La cuisine n'était pas une évidence, pour vous, au début. Vous vouliez faire de la photo, échapper à vos études. Vous êtes partie très loin, très vite. Le but était d'aller chercher votre indépendance.
Oui, c'est vrai. J'avais été élevée par une maman déjà très indépendante, famille monoparentale, de saltimbanques, elle était comédienne. Tout ça était intégré en moi. Je ne me sentais pas beaucoup de points communs avec les gens de mon âge. Je n'avais aucune envie d'aller en boîte et de me retourner la tête, ce n'était pas mon truc. Mon truc, c'était effectivement, comme je l'ai fait à 17 ans, de partir.
Je suis allée vers ce qui me paraissait le plus loin de ma culture. Je suis partie directement pour Katmandou et de là-bas, je suis descendue avec tous les moyens de transport possibles jusqu'au Sri Lanka, en traversant l'Inde, toute seule, dans une inconscience totale. J'ai fait un voyage initiatique avec une arrivée à Bénarès de nuit, après 24 heures de car. On arrive sur le bord du Gange et on voit ces corps brûlés... Tout ça, c'est un choc culturel tellement fort que je ne crois pas avoir ressenti quelque chose d'aussi intense depuis, sauf peut-être avec la naissance de mes enfants, dans un genre différent.

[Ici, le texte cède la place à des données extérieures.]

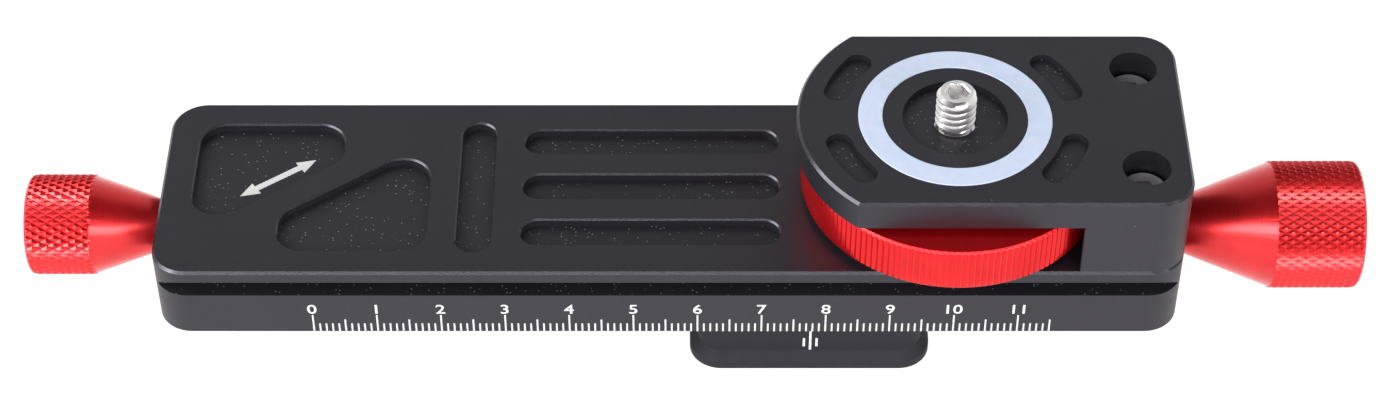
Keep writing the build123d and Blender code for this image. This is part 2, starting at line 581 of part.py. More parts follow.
with BuildPart() as carriage_block:
    with BuildSketch(Plane.XY.offset(FOOT_TOP)):
        Rectangle(CARRIAGE_LENGTH, 2 * (CHANNEL_HALF_WIDTH - SLIDE_GAP))
    extrude(amount=CARRIAGE_TOP - FOOT_TOP)
    chamfer(carriage_block.edges().group_by(Axis.Z)[-1], TOP_BEVEL)
    bar(-CARRIAGE_HALF - PASS, CARRIAGE_HALF + PASS, rod_places, GUIDE_BUSH_OUTER, mode=Mode.SUBTRACT)
    bar(-CARRIAGE_HALF - PASS, CARRIAGE_HALF + PASS, axis_place, NUT_DIAMETER, mode=Mode.SUBTRACT)
    flange(FLANGE_WIDTH + CLEARANCE, FLANGE_HEIGHT + CLEARANCE, -CARRIAGE_HALF - PASS,
           -CARRIAGE_HALF + FLANGE_THICKNESS, mode=Mode.SUBTRACT)
    bar(-CARRIAGE_HALF, NUT_SCREW_END + END_GAP, nut_screw_places, NUT_SCREW_DIAMETER,
        mode=Mode.SUBTRACT)
    post(FOOT_TOP - PASS, FOOT_SCREW_END + END_GAP, foot_screw_places,
         FOOT_SCREW_DIAMETER + THREAD_FIT, mode=Mode.SUBTRACT)
    post(FOOT_TOP - PASS, FOOT_PIN_TOP, foot_pin_places, FOOT_PIN_DIAMETER, mode=Mode.SUBTRACT)
keep(carriage_block, "carriage_block")

with BuildPart() as guide_bushes:
    for low in (-CARRIAGE_HALF + GUIDE_BUSH_INSET, CARRIAGE_HALF - GUIDE_BUSH_INSET - GUIDE_BUSH_LENGTH):
        tube(low, low + GUIDE_BUSH_LENGTH, rod_places, GUIDE_BUSH_OUTER - PRESS_FIT,
             ROD_DIAMETER + RUNNING_FIT)
keep(guide_bushes, "guide_bushes")

with BuildPart() as lead_nut:
    bar(-CARRIAGE_HALF, -CARRIAGE_HALF + NUT_LENGTH, axis_place, NUT_DIAMETER - PRESS_FIT)
    flange(FLANGE_WIDTH, FLANGE_HEIGHT, -CARRIAGE_HALF, -CARRIAGE_HALF + FLANGE_THICKNESS)
    bar(-CARRIAGE_HALF - PASS, CARRIAGE_HALF, axis_place, LEAD_DIAMETER + RUNNING_FIT,
        mode=Mode.SUBTRACT)
    bar(-CARRIAGE_HALF - PASS, CARRIAGE_HALF, nut_screw_places, NUT_SCREW_DIAMETER + THREAD_FIT,
        mode=Mode.SUBTRACT)
    bar(-CARRIAGE_HALF - PASS, -CARRIAGE_HALF + NUT_SCREW_HEAD_HEIGHT, nut_screw_places,
        NUT_SCREW_HEAD + THREAD_FIT, mode=Mode.SUBTRACT)
keep(lead_nut, "lead_nut")

with BuildPart() as nut_screws:
    bar(-CARRIAGE_HALF, -CARRIAGE_HALF + NUT_SCREW_HEAD_HEIGHT, nut_screw_places, NUT_SCREW_HEAD)
    bar(-CARRIAGE_HALF + NUT_SCREW_HEAD_HEIGHT, NUT_SCREW_END, nut_screw_places,
        NUT_SCREW_DIAMETER - PRESS_FIT)
keep(nut_screws, "nut_screws")
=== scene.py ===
import math

import bmesh
import bpy
import numpy as np
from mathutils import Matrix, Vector


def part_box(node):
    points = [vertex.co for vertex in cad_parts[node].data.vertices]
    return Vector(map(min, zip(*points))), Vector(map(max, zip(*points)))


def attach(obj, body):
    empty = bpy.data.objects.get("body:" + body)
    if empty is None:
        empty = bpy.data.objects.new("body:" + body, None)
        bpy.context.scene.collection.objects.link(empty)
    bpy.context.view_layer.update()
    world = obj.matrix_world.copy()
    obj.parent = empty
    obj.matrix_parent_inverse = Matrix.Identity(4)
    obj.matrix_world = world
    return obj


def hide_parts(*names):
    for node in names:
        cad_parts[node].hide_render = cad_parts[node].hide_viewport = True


# Looks for the macro focusing rail. Metres, in the same frame as the CAD: +X along the rail towards
# the platform, +Y to the back, +Z up. Sizes that the frame doesn't give are named beside the piece
# they belong to.

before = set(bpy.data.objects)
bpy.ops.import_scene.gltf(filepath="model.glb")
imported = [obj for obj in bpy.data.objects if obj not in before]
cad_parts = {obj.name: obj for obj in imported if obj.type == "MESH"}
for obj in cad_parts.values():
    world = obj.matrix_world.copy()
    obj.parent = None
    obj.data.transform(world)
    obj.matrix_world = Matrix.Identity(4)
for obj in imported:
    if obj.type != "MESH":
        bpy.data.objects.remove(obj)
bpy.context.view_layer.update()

MM = 0.001
TURN = 2 * math.pi

rail_low, rail_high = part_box("rail_body")
foot_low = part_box("foot_plate")[0]
wheel_low, wheel_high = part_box("thumb_wheel")
post_low, post_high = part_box("camera_screw")
lead_low, lead_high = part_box("lead_screw")
adapter_low, adapter_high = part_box("thread_adapter")
platform_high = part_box("camera_platform")[1]
AXIS_Z = (lead_low.z + lead_high.z) / 2
POST_X = (wheel_low.x + wheel_high.x) / 2
JOURNAL_RADIUS = 2.5 * MM    # the lead screw's plain ends
GAP = 0.01 * MM              # keeps a bore's wall off the shaft in it


# ---- camera -------------------------------------------------------------------------------------
CAMERA_PLACE = (-0.01834, -0.35472, 0.37557)
CAMERA_TILT = math.radians(44.687)      # up from looking straight down
CAMERA_LENS = 82.22                     # millimetres, on a sensor 36 wide

camera_data = bpy.data.cameras.new("camera")
camera_data.sensor_width = 36.0
camera_data.lens = CAMERA_LENS
camera = bpy.data.objects.new("camera", camera_data)
camera.location = CAMERA_PLACE
camera.rotation_euler = (CAMERA_TILT, 0, 0)
bpy.context.scene.collection.objects.link(camera)
bpy.context.scene.camera = camera


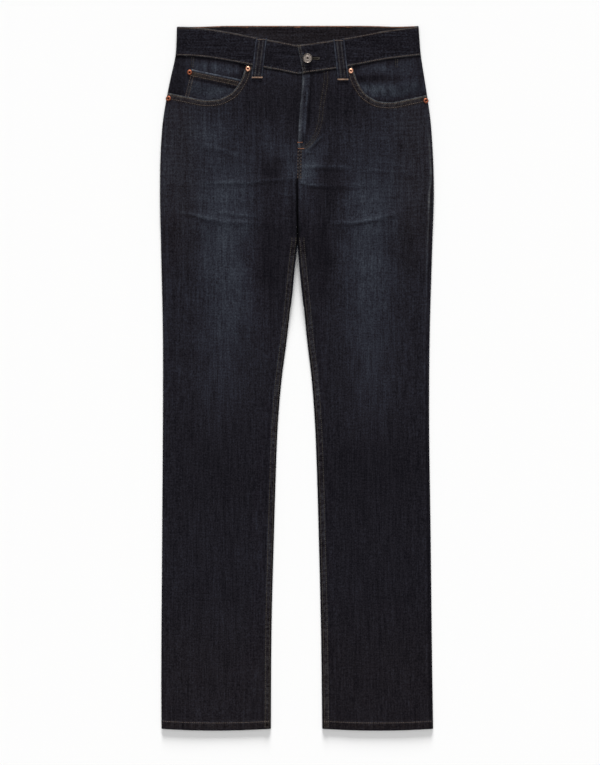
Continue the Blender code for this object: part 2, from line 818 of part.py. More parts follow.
def make_button():
    """The waist button: a dished cap on the shank that goes through the buttonhole."""
    over = BAND_THICK + 2 * SEAM_GAP
    rim = BUTTON_RADIUS
    profile = (
        (0, over + 2.2),
        (3.0, over + 2.2),
        (4.2, over + 2.9),
        (rim - 1.0, over + 2.9),
        (rim, over + 2.1),
        (rim, over + 0.9),
        (rim - 0.8, over),
        (2.4, over),
        (2.4, 0),
        (0, 0),
    )
    x, down = BUTTON_AT
    spun("waist_button", profile, NICKEL, 24, x, down, float(base(down)) + BAND_RISE + SEAM_GAP)


def make_rivet(name, x, down, z, tilt=0.0):
    """A domed copper rivet with a small hollow in its middle."""
    r = RIVET_RADIUS
    profile = ((0, 0.7), (0.9, 0.7), (1.6, 1.5), (2.9, 1.4), (r, 0.5), (r, 0), (0, 0))
    spun(name, profile, COPPER, 14, x, down, z + SEAM_GAP, tilt)


def make_side_rivet(side):
    """A rivet where the pocket mouth meets the side seam, tangent to the turn of the cloth."""
    down = SIDE_RIVETS[side]
    edge, seam = float(outer_edge(side, down)), float(seam_height(down))
    rise = float(front_height(side, edge, down)) - seam
    phase = math.radians(SIDE_RIVET_PHASE)
    x = edge - SIGN[side] * SIDE_TURN * (1 - math.cos(phase))
    lean = SIGN[side] * math.atan2(rise * math.cos(phase), SIDE_TURN * math.sin(phase))
    make_rivet(f"rivet_{side}_side", x, down, seam + rise * math.sin(phase), lean)


def make_rivets():
    """Rivets on the upper ends of the pocket mouths, at the side seams and on the coin pocket's corner."""
    for side in SIGN:
        x, down = MOUTH_RIVETS[side]
        make_rivet(f"rivet_{side}_top", x, down, float(front_height(side, x, down)))
        make_side_rivet(side)
    x, down = COIN_RIVET
    make_rivet("rivet_coin", x, down, float(facing_height("right", x, down)) + COIN_GAP + CLOTH)


def build():
    """Makes every piece of the garment, from an empty scene."""
    for obj in list(bpy.data.objects):
        bpy.data.objects.remove(obj)
    for side in SIGN:
        make_front(side)
        make_back(side)
        make_yoke(side)
        make_facing(side)
        make_front_band(side)
        make_front_loop(side)
        make_back_pocket(side)
    make_back_band()
    make_coin_pocket()
    make_fly_shield()
    make_fly_zip()
    for place_name, x in BACK_LOOPS.items():
        make_back_loop(place_name, x)
    make_button()
    make_rivets()


build()
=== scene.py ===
# %% [markdown]
# # Slim fit jeans, laid flat
#
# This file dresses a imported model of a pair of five-pocket jeans. The model gives each sewn piece its
# place and size. Here every piece becomes a thin, closed sheet of denim on the same form, with the
# rounded folds, the rows of topstitching, the puckers that the stitching pulls in, and the metal.
#
# A sheet could be pushed into shape by simulation, but these jeans are pressed and lie still. So each
# face is written as a height over the table: a function of x and of the distance down the garment.
# Whatever lies on a face, such as a stitch, asks the same function for its height and sits exactly on
# the cloth.

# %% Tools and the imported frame
import math

import bpy
import numpy as np
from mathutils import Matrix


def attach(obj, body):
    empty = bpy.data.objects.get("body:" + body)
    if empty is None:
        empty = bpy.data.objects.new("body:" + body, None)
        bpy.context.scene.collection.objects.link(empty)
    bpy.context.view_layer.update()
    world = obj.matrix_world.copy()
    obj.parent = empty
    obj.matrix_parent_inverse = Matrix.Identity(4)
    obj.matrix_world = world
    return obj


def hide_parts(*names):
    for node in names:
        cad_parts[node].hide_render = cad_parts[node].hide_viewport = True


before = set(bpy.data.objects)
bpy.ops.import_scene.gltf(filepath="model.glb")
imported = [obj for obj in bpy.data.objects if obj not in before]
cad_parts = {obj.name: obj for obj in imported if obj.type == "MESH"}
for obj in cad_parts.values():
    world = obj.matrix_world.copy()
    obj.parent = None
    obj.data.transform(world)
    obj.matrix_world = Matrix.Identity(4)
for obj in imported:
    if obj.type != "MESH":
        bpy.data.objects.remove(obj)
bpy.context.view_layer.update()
MM = 0.001

# %% [markdown]
# ## The sizes of the garment
#
# Sizes are in millimetres. x runs to the wearer's left and "down" is the distance below the back
# waistband's top edge. The tables are the few measures that a pattern cutter would take: a row for each
# height, a column for each edge. A smooth curve through a column gives every place between.

# %% Sizes shared by the pieces
LENGTH = 1100.0
CLOTH = 1.2
SEAM_GAP = 0.3
BAND_THICK, BAND_DEPTH = 2.6, 45.8
BAND_RISE = 7.2  # the front waistband's face over the back's outer face
BAND_LAP = (55, 39)  # x between which the left waistband rises over the right one
BACK_TOP, BACK_DIP, BACK_SAG = 0.6, 1.7, 1.3  # down of the back's top edge, its dip and its sag
HEM_DEPTH, HEM_THICK = 11.0, 2.4
STRAP_THICK = 1.3  # belt loops and back pockets
LIFT = STRAP_THICK + SEAM_GAP  # the seat lies this high, on its loops and pockets
FELL_RISE, FELL_WIDTH = 0.7, 9.6
MOUTH_DROP = 3.2  # how far the facing lies under the front panel's face at the mouth
FLY_RISE, ZIP_RISE = CLOTH + SEAM_GAP, 1.2
COIN_GAP = 0.4
LOOP_WIDTH = 17.0
SIDE_TURN, UNDER_TURN = 5.0, 4.0  # how far a side edge takes to turn over, on the face and on the underside
CREASE_TURN, BAND_TURN = 6.0, 3.6  # the same at the legs' inner edges and at the waistband's fold
YOKE_SIDE, YOKE_CENTRE = 82.0, 118.0
SIGN = {"right": -1, "left": 1}

# Outer edges: down, wearer's right, wearer's left
OUTLINE = (
    (0, 187.4, 189.8), (49, 189.9, 193.6), (85, 197.7, 199.2), (116, 203.9, 204.0), (148, 209.0, 208.3),
    (179, 211.7, 210.8), (257, 213.7, 213.6), (335, 212.4, 211.4), (491, 209.2, 207.0), (584, 209.2, 206.2),
    (803, 210.5, 208.7), (1052, 211.7, 211.7), (1100, 211.4, 212.5),
)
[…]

C’est devenu un choc temporel et un tournant dans votre vie.
C’est vrai. Être libre, ne pas dépendre, si possible, d’un patron, d’horaires, me dire que j’allais pouvoir inventer ma vie... Il fallait simplement trouver le biais, le prisme et à l’époque, c’était la photo. Quand on part seule pendant trois, quatre mois, tous les matins, il faut avoir une motivation, il faut aller chercher des images.
"Je crois qu’au travers de mon métier, j’essaie de prendre le temps, autant qu’on peut en avoir pour écouter, comprendre et transmettre."
Julie Andrieuà franceinfo
Il y avait aussi cette volonté, peut-être à un moment, de se retrancher derrière quelque chose, le boîtier, de se retrancher dans la chambre noire. J’étais une enfant assez timide, mais ça m’a donné une force, en tous cas une capacité à être seule, ce qui, je crois, est une force dans la vie.
J'ai eu la chance de rencontrer mon idole Henri Cartier-Bresson qui était sur les dernières années de sa vie, un immense photographe qui a créé l’agence Magnum avec Robert Capa. Je lui ai montré mes images, évidemment, et il a été assez froid. Il m'a dit, et je m'en souviens comme si c'était hier : "C'est très bien, mais le seul conseil que je peux vous donner, c'est d'arrêter de faire des photographies pendant un an au moins et d'apprendre à appesantir votre regard sur les choses qui vous entourent".
C'était le plus merveilleux conseil qu'on puisse donner à une jeune photographe, mais plus largement à une jeune fille. Un conseil qui est encore aujourd’hui prégnant et d’actualité. "Appesantir son regard sur les choses", qui peut prétendre avoir le temps de regarder avec attention ? Il a raison, photographier, ce n’est pas juste cadrer, c’est avant tout voir et regarder, porter de l’attention.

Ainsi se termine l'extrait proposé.